DATA TO USE –
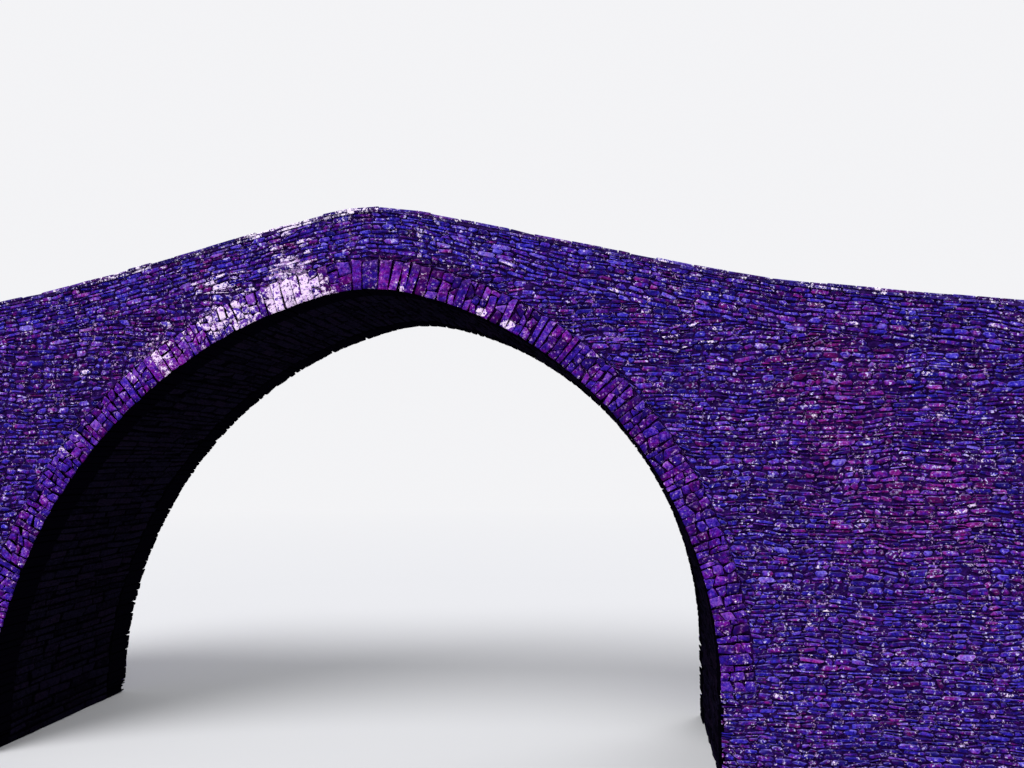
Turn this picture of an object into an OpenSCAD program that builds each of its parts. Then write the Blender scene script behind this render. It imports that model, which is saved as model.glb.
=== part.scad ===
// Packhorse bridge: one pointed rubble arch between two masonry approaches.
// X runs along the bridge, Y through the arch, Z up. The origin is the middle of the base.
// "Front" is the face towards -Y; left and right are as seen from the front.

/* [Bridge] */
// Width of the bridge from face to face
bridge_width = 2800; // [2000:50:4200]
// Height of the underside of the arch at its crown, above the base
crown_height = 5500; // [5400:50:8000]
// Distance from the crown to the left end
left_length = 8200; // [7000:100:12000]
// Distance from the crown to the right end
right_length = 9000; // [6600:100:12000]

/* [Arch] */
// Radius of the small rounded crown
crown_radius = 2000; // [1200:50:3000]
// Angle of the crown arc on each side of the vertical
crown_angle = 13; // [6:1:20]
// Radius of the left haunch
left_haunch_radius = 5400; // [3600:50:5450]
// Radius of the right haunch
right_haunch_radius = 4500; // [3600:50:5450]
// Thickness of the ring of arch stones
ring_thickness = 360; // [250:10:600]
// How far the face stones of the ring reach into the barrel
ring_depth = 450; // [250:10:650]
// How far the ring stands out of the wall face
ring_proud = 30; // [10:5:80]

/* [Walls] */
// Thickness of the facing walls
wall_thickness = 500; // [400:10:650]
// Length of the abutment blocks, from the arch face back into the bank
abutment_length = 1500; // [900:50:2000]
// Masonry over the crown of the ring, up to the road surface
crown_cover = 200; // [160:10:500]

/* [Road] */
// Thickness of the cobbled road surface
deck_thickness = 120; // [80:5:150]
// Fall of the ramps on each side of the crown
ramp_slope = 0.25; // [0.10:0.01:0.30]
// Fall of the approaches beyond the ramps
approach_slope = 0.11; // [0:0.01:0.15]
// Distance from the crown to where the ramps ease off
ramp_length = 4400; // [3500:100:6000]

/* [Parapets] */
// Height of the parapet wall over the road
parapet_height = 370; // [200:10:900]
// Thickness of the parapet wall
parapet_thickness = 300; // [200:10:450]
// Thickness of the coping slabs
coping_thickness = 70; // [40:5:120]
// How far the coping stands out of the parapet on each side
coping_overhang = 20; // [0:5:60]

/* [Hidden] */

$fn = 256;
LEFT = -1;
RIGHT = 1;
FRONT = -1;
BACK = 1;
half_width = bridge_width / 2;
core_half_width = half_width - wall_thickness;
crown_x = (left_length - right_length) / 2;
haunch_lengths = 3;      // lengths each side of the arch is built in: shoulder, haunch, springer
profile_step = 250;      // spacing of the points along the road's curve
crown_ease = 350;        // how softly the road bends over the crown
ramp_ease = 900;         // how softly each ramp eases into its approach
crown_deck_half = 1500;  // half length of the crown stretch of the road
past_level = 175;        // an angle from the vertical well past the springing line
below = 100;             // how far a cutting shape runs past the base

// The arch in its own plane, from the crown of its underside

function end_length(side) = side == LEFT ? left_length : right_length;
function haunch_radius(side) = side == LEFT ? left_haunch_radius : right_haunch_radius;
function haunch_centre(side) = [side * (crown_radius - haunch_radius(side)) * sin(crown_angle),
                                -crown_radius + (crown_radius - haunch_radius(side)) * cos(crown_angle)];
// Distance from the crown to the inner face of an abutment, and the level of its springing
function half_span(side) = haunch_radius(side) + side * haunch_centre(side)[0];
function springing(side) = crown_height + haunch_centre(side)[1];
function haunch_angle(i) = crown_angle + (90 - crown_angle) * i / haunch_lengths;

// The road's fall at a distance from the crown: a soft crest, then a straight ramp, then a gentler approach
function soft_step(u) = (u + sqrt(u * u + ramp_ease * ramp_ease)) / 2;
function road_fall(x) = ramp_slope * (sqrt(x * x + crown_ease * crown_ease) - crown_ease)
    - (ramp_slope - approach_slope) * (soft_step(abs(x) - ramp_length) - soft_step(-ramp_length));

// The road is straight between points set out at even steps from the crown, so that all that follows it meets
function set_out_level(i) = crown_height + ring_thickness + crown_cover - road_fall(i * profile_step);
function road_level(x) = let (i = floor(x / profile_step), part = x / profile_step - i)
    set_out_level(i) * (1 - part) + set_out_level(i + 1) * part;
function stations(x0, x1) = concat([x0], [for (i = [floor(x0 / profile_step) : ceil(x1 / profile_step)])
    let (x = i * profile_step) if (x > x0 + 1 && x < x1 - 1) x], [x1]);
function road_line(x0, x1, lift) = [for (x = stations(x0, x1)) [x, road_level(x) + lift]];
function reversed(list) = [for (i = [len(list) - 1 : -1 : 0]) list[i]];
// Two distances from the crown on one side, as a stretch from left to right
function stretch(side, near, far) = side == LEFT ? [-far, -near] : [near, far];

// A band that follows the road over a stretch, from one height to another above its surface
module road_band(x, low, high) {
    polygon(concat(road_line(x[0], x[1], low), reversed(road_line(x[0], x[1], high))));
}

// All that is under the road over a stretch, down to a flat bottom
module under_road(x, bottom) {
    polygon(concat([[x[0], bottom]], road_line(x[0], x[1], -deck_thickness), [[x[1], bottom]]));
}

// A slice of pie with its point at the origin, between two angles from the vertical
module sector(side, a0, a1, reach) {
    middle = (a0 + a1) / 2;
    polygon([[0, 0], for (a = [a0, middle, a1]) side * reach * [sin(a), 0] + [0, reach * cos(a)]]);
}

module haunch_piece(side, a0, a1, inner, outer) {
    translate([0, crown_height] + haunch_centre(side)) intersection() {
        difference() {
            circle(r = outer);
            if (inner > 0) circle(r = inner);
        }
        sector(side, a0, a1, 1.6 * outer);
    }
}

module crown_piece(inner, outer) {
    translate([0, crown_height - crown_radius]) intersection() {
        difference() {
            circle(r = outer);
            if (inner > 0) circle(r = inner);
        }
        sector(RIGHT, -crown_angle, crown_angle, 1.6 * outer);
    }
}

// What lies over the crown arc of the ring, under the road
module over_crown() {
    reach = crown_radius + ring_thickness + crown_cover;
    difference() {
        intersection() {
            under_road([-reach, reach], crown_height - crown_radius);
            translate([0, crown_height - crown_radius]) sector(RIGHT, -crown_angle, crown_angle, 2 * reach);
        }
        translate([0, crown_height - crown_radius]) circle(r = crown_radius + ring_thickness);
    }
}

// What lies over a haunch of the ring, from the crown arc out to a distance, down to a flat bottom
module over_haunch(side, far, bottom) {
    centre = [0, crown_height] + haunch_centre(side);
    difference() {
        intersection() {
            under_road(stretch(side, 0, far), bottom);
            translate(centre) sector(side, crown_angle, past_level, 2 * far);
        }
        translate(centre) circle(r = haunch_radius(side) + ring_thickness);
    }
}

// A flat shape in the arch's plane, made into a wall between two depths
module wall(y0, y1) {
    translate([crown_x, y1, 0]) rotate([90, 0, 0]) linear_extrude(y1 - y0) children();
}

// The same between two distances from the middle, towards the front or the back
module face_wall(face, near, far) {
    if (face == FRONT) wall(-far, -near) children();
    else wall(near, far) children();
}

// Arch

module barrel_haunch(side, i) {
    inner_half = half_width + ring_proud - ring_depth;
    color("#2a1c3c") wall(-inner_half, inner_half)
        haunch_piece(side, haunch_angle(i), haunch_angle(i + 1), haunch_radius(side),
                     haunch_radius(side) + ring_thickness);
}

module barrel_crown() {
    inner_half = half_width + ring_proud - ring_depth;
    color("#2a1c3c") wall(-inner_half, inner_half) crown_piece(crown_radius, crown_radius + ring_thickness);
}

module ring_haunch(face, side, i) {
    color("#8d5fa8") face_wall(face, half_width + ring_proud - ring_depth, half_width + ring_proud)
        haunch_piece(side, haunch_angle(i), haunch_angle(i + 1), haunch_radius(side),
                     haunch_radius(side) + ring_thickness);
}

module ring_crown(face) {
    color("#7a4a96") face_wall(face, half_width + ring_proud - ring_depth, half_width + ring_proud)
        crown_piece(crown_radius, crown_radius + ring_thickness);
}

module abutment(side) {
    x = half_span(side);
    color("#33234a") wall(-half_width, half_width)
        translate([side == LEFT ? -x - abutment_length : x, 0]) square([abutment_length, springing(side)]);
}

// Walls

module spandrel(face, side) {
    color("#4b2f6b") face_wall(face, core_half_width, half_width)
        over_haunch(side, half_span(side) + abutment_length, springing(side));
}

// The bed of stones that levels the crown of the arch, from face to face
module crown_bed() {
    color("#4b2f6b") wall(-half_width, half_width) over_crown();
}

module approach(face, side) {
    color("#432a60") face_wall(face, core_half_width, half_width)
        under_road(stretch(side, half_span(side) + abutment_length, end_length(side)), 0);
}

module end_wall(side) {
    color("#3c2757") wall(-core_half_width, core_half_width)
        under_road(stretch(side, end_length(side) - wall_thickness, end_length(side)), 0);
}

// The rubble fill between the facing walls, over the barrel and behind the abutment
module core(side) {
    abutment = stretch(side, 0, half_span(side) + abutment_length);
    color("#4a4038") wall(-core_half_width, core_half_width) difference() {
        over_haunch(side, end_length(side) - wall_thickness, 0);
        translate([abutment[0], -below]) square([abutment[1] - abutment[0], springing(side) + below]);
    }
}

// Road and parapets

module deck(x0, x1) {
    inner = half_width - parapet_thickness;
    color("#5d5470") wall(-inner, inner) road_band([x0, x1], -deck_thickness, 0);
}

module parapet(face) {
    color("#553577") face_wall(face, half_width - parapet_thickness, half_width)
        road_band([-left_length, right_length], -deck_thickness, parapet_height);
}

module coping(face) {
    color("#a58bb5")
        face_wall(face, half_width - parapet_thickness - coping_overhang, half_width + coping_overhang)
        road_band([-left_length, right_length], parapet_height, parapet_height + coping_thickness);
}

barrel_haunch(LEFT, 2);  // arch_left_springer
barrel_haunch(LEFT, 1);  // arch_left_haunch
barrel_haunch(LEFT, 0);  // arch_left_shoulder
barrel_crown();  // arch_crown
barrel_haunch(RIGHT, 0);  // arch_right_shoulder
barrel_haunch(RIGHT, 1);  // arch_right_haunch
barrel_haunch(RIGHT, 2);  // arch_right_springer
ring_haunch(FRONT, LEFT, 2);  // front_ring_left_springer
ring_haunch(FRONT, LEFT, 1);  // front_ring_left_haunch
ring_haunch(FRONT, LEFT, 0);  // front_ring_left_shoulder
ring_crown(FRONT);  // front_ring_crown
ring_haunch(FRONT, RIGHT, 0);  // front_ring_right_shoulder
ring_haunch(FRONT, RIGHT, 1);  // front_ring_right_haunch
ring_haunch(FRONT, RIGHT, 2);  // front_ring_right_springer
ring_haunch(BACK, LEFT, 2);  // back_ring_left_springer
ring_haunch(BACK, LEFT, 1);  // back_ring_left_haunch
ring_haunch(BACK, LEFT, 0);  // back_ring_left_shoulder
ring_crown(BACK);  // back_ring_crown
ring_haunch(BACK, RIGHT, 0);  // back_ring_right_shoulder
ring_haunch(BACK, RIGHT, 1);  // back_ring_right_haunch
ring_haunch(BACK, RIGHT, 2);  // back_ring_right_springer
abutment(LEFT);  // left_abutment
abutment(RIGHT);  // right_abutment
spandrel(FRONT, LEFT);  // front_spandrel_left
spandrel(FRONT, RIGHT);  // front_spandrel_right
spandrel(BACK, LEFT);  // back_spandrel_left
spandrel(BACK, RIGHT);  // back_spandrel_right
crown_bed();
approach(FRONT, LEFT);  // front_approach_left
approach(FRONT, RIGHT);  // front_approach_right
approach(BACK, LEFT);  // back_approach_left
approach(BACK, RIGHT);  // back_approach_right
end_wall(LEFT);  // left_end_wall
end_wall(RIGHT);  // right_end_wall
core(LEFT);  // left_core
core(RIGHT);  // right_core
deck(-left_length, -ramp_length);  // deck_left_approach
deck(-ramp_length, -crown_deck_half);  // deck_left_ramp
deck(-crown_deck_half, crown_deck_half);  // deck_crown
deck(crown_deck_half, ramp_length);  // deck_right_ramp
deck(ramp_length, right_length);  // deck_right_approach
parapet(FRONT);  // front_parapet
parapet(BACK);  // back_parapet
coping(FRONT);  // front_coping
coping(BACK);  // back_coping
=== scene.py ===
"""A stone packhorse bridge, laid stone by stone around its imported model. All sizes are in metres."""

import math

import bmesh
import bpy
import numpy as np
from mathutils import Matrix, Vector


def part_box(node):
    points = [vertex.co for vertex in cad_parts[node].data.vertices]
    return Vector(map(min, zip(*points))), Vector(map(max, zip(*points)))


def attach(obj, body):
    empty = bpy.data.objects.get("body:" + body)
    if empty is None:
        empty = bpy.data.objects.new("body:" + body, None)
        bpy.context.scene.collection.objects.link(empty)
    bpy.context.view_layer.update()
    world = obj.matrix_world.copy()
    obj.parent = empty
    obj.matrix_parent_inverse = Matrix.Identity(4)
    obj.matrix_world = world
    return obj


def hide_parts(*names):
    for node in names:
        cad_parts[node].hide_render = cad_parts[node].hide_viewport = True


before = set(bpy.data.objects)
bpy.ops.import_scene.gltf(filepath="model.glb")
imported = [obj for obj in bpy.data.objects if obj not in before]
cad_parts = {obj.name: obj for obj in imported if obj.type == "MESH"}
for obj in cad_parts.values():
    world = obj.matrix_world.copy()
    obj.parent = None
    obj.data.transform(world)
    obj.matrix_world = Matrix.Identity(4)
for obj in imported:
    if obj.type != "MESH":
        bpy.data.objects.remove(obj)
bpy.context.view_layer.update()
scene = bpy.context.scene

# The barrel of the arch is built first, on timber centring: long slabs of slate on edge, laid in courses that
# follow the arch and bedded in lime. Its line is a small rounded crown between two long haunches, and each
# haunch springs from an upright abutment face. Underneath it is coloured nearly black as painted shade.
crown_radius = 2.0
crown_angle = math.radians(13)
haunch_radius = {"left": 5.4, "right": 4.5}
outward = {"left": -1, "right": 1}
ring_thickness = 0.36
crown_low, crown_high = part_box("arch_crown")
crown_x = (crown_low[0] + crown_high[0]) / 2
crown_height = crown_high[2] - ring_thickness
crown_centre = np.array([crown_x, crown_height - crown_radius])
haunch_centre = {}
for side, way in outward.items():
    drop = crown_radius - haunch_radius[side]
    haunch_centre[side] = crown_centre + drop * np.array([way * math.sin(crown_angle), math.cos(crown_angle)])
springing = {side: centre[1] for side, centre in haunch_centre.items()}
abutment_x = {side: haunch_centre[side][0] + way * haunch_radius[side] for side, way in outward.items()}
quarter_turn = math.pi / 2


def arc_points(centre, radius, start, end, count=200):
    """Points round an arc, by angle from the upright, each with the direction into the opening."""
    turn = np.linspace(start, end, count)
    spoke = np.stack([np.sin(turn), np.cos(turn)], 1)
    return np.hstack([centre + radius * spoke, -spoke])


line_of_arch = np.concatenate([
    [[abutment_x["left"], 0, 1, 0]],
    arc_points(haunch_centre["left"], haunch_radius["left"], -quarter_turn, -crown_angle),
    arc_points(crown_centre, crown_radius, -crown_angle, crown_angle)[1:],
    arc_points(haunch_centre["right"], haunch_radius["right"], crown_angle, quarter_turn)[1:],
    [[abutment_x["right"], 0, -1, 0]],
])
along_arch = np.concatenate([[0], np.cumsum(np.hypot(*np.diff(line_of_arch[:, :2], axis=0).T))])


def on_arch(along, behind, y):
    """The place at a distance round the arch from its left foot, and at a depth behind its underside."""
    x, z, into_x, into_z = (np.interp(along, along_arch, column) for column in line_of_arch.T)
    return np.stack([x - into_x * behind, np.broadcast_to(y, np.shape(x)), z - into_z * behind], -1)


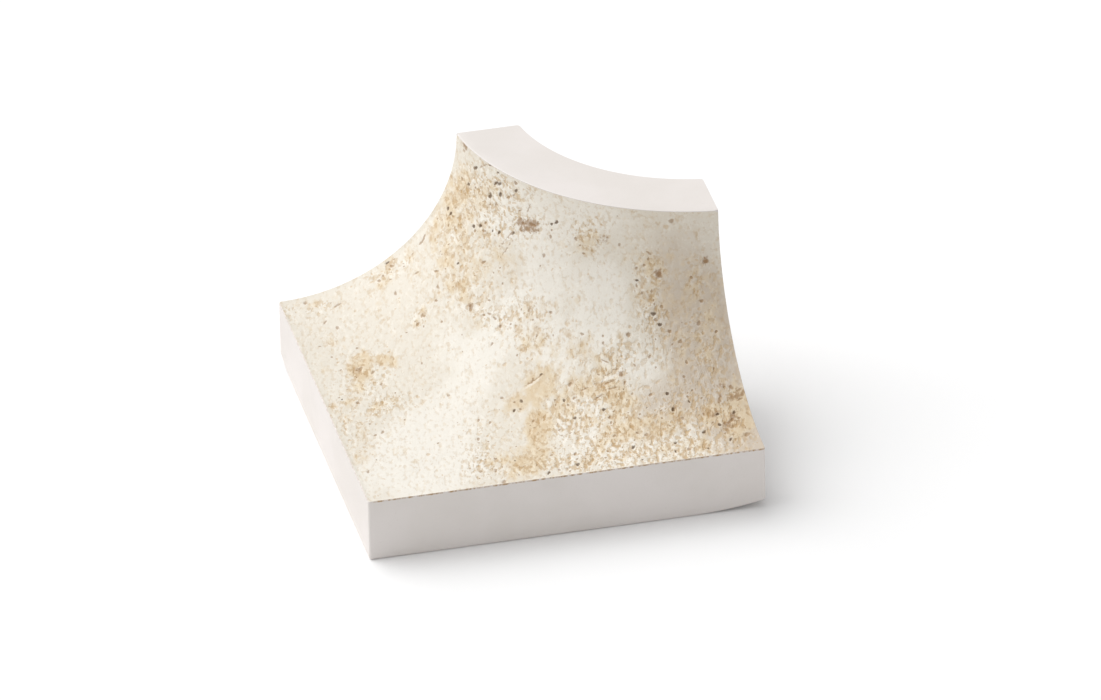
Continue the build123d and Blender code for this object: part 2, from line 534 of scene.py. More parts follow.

PROBLEM REQUIREMENTS –
Repeat exactly the lines from the one containing "crown_bed();" through the one containing "obj.parent = empty", both included, and nothing else.

TASK ANSWER –
crown_bed();
approach(FRONT, LEFT);  // front_approach_left
approach(FRONT, RIGHT);  // front_approach_right
approach(BACK, LEFT);  // back_approach_left
approach(BACK, RIGHT);  // back_approach_right
end_wall(LEFT);  // left_end_wall
end_wall(RIGHT);  // right_end_wall
core(LEFT);  // left_core
core(RIGHT);  // right_core
deck(-left_length, -ramp_length);  // deck_left_approach
deck(-ramp_length, -crown_deck_half);  // deck_left_ramp
deck(-crown_deck_half, crown_deck_half);  // deck_crown
deck(crown_deck_half, ramp_length);  // deck_right_ramp
deck(ramp_length, right_length);  // deck_right_approach
parapet(FRONT);  // front_parapet
parapet(BACK);  // back_parapet
coping(FRONT);  // front_coping
coping(BACK);  // back_coping
=== scene.py ===
"""A stone packhorse bridge, laid stone by stone around its imported model. All sizes are in metres."""

import math

import bmesh
import bpy
import numpy as np
from mathutils import Matrix, Vector


def part_box(node):
    points = [vertex.co for vertex in cad_parts[node].data.vertices]
    return Vector(map(min, zip(*points))), Vector(map(max, zip(*points)))


def attach(obj, body):
    empty = bpy.data.objects.get("body:" + body)
    if empty is None:
        empty = bpy.data.objects.new("body:" + body, None)
        bpy.context.scene.collection.objects.link(empty)
    bpy.context.view_layer.update()
    world = obj.matrix_world.copy()
    obj.parent = empty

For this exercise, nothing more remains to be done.